Rows from a 3D modeling dataset
○ ○ ○ ○

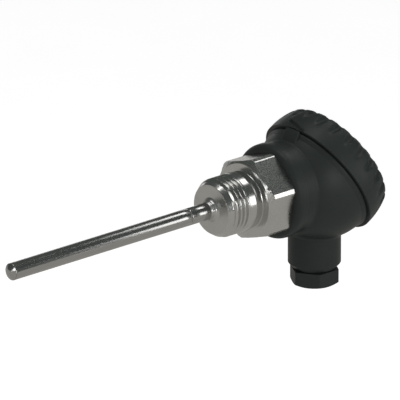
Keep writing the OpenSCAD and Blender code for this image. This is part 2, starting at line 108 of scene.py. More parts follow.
# %% [markdown]
# ## Outlines with rounded corners
# Real edges are never sharp: a tool leaves a small radius, and that radius catches the light. A Bevel
# modifier could round them afterwards, but it can't follow a thread. Here an outline is written as its
# corners, each with the length that its rounding takes from both legs. The straight legs are cut into
# short steps, so that a thread or a scallop can bend them. A fourth number gives one leg a step of its
# own, from its corner to the next.


# %% Outline helper
def outline(corners, step=1.0, closed=True, arc_steps=4):
    """Corners (along, radius, rounding[, step]) to points. A corner's arc is the curve
    (1-t)^2 A + 2t(1-t) B + t^2 C, where B is the corner and A and C lie on its legs."""
    steps = [corner[3] if len(corner) > 3 else step for corner in corners]
    corners = np.array([corner[:3] for corner in corners], float)
    places, rounding = corners[:, :2], corners[:, 2:3]
    to_before = np.roll(places, 1, 0) - places
    to_after = np.roll(places, -1, 0) - places
    to_before /= np.linalg.norm(to_before, axis=1, keepdims=True)
    to_after /= np.linalg.norm(to_after, axis=1, keepdims=True)
    if not closed:
        rounding[[0, -1]] = 0
    t = np.linspace(0, 1, arc_steps + 1)[None, :, None]
    arcs = ((1 - t) ** 2 * (places + rounding * to_before)[:, None]
            + 2 * t * (1 - t) * places[:, None]
            + t ** 2 * (places + rounding * to_after)[:, None])
    pieces = []
    for i in range(len(places) if closed else len(places) - 1):
        start, end = arcs[i, -1], arcs[(i + 1) % len(places), 0]
        pieces.append(arcs[i] if rounding[i] > 0 else arcs[i, :1])
        cuts = max(1, int(np.ceil(np.linalg.norm(end - start) / steps[i])))
        pieces.append(start + (end - start) * (np.arange(1, cuts) / cuts)[:, None])
    if not closed:
        pieces.append(places[-1:])
    path = np.vstack(pieces)
    return path[:, :1], path[:, 1:]


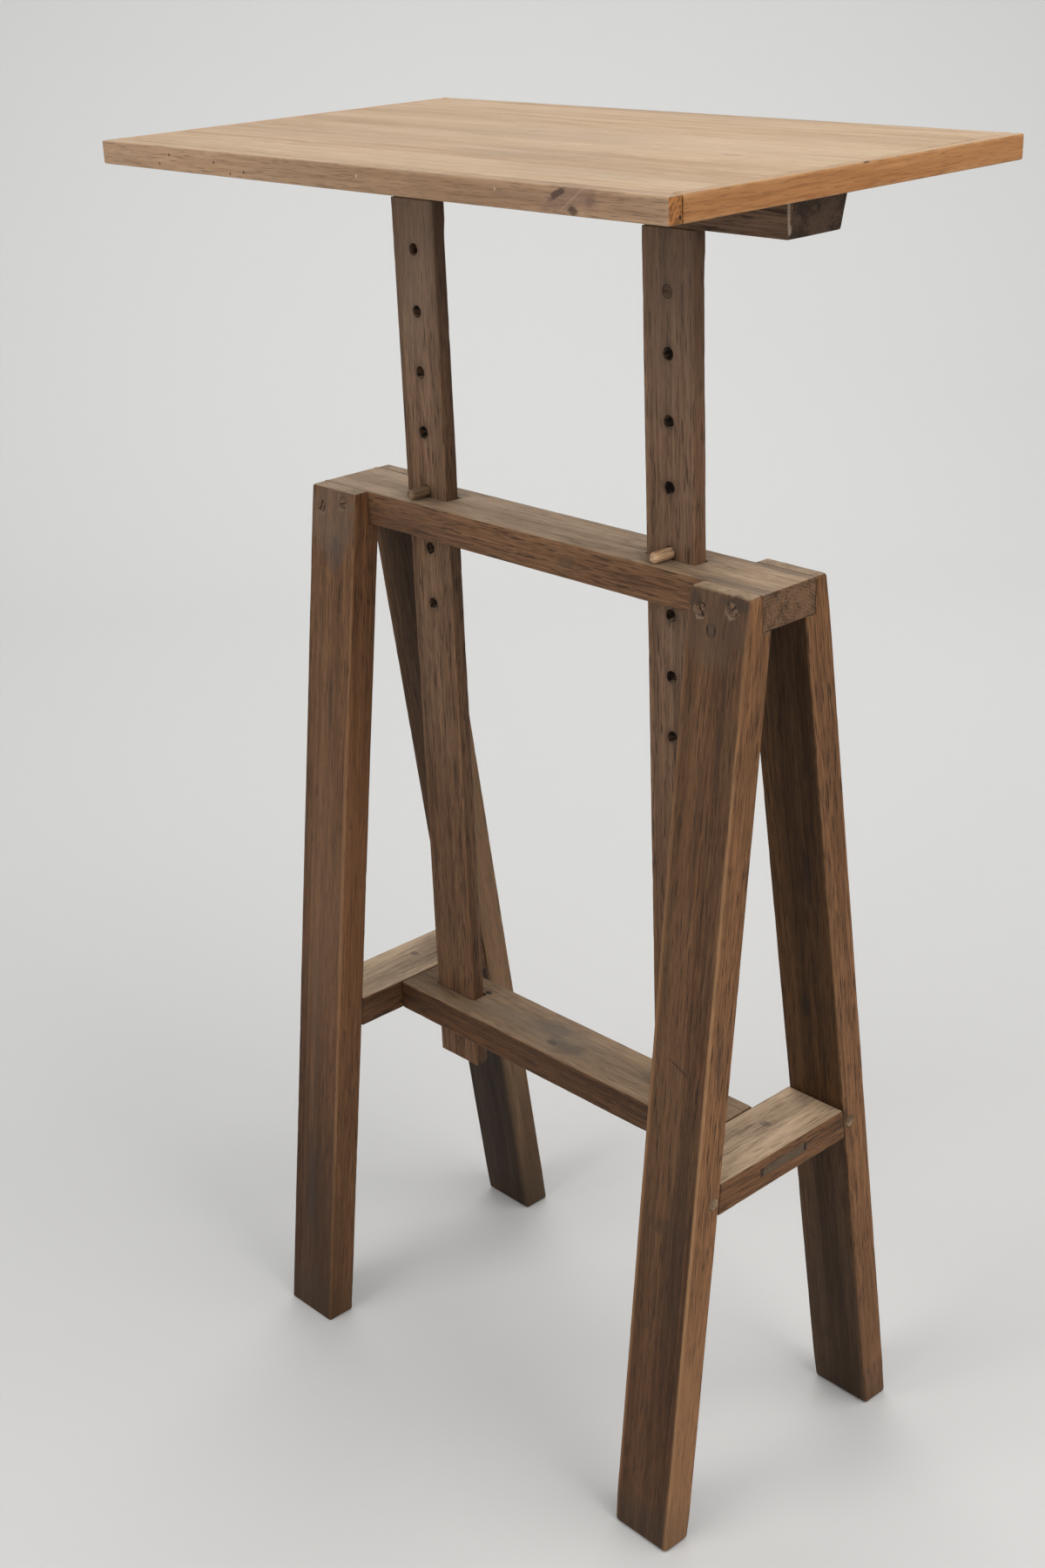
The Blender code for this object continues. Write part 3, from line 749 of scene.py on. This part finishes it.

○ ○ ○ ○

OBJECTIVE | Reproduce the whole listing word for word.

SOLUTION FOR THIS PROBLEM |
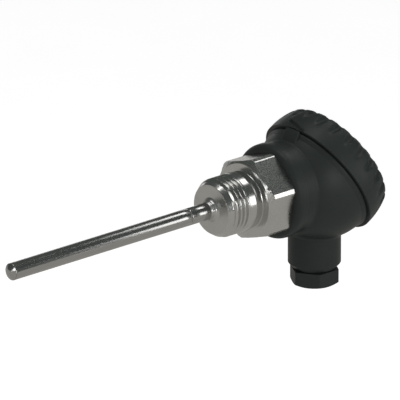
Keep writing the OpenSCAD and Blender code for this image. This is part 2, starting at line 108 of scene.py. More parts follow.
# %% [markdown]
# ## Outlines with rounded corners
# Real edges are never sharp: a tool leaves a small radius, and that radius catches the light. A Bevel
# modifier could round them afterwards, but it can't follow a thread. Here an outline is written as its
# corners, each with the length that its rounding takes from both legs. The straight legs are cut into
# short steps, so that a thread or a scallop can bend them. A fourth number gives one leg a step of its
# own, from its corner to the next.


# %% Outline helper
def outline(corners, step=1.0, closed=True, arc_steps=4):
    """Corners (along, radius, rounding[, step]) to points. A corner's arc is the curve
    (1-t)^2 A + 2t(1-t) B + t^2 C, where B is the corner and A and C lie on its legs."""
    steps = [corner[3] if len(corner) > 3 else step for corner in corners]
    corners = np.array([corner[:3] for corner in corners], float)
    places, rounding = corners[:, :2], corners[:, 2:3]
    to_before = np.roll(places, 1, 0) - places
    to_after = np.roll(places, -1, 0) - places
    to_before /= np.linalg.norm(to_before, axis=1, keepdims=True)
    to_after /= np.linalg.norm(to_after, axis=1, keepdims=True)
    if not closed:
        rounding[[0, -1]] = 0
    t = np.linspace(0, 1, arc_steps + 1)[None, :, None]
    arcs = ((1 - t) ** 2 * (places + rounding * to_before)[:, None]
            + 2 * t * (1 - t) * places[:, None]
            + t ** 2 * (places + rounding * to_after)[:, None])
    pieces = []
    for i in range(len(places) if closed else len(places) - 1):
        start, end = arcs[i, -1], arcs[(i + 1) % len(places), 0]
        pieces.append(arcs[i] if rounding[i] > 0 else arcs[i, :1])
        cuts = max(1, int(np.ceil(np.linalg.norm(end - start) / steps[i])))
        pieces.append(start + (end - start) * (np.arange(1, cuts) / cuts)[:, None])
    if not closed:
        pieces.append(places[-1:])
    path = np.vstack(pieces)
    return path[:, :1], path[:, 1:]


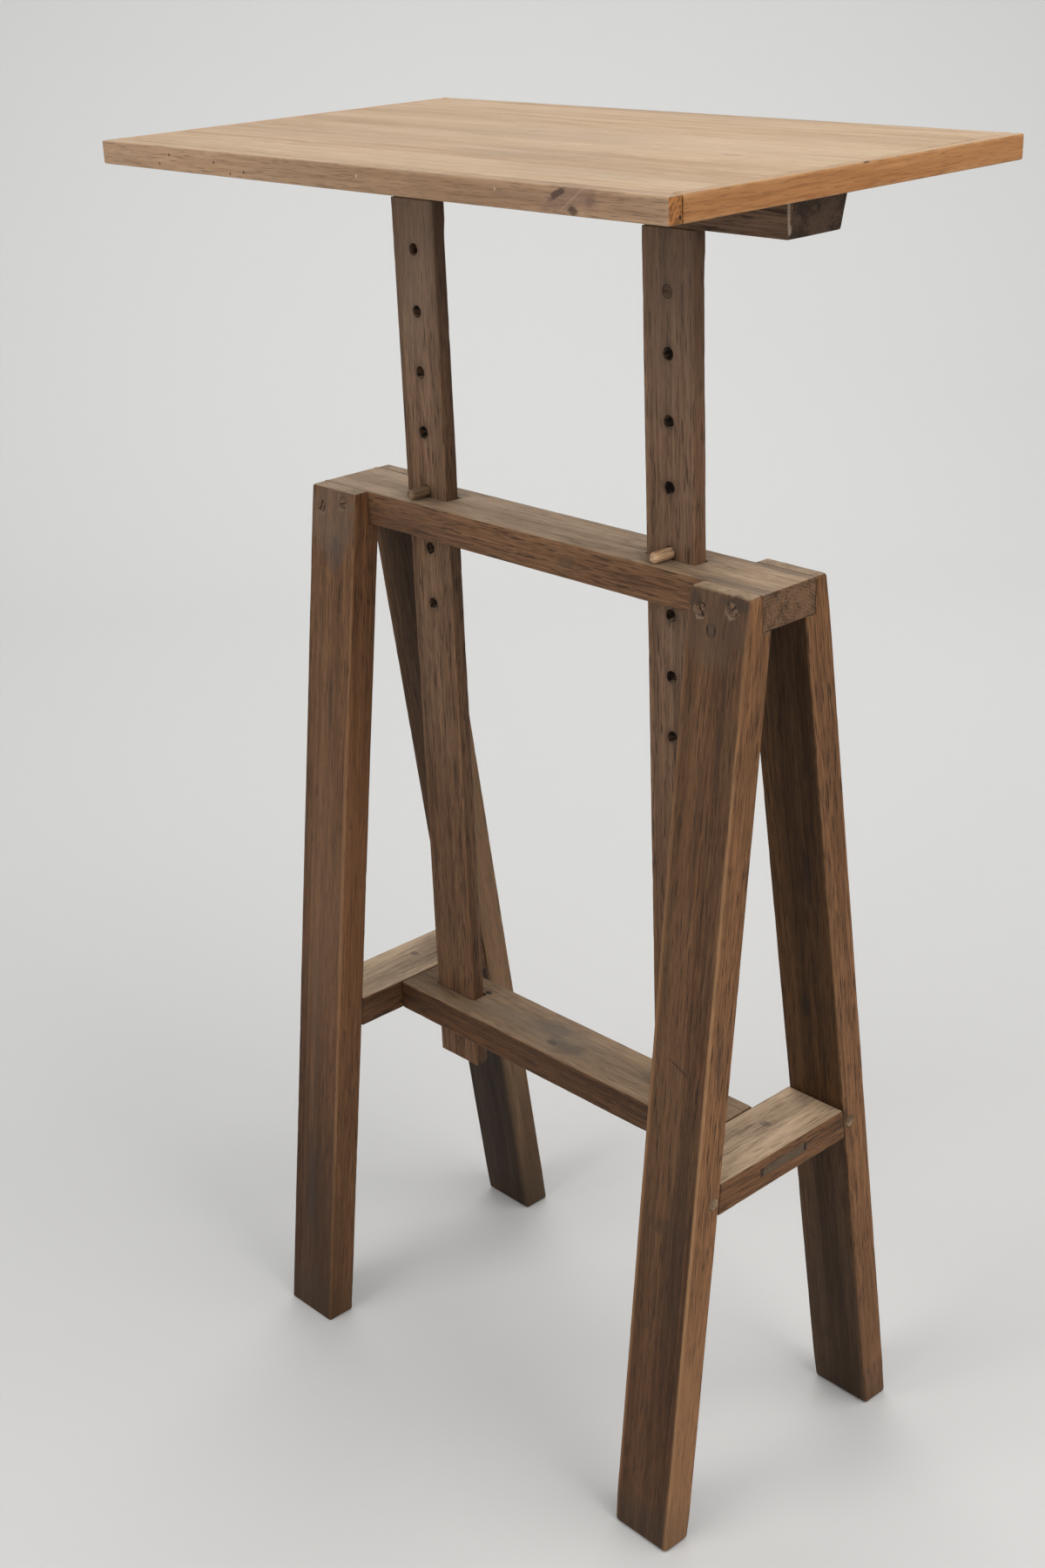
The Blender code for this object continues. Write part 3, from line 749 of scene.py on. This part finishes it.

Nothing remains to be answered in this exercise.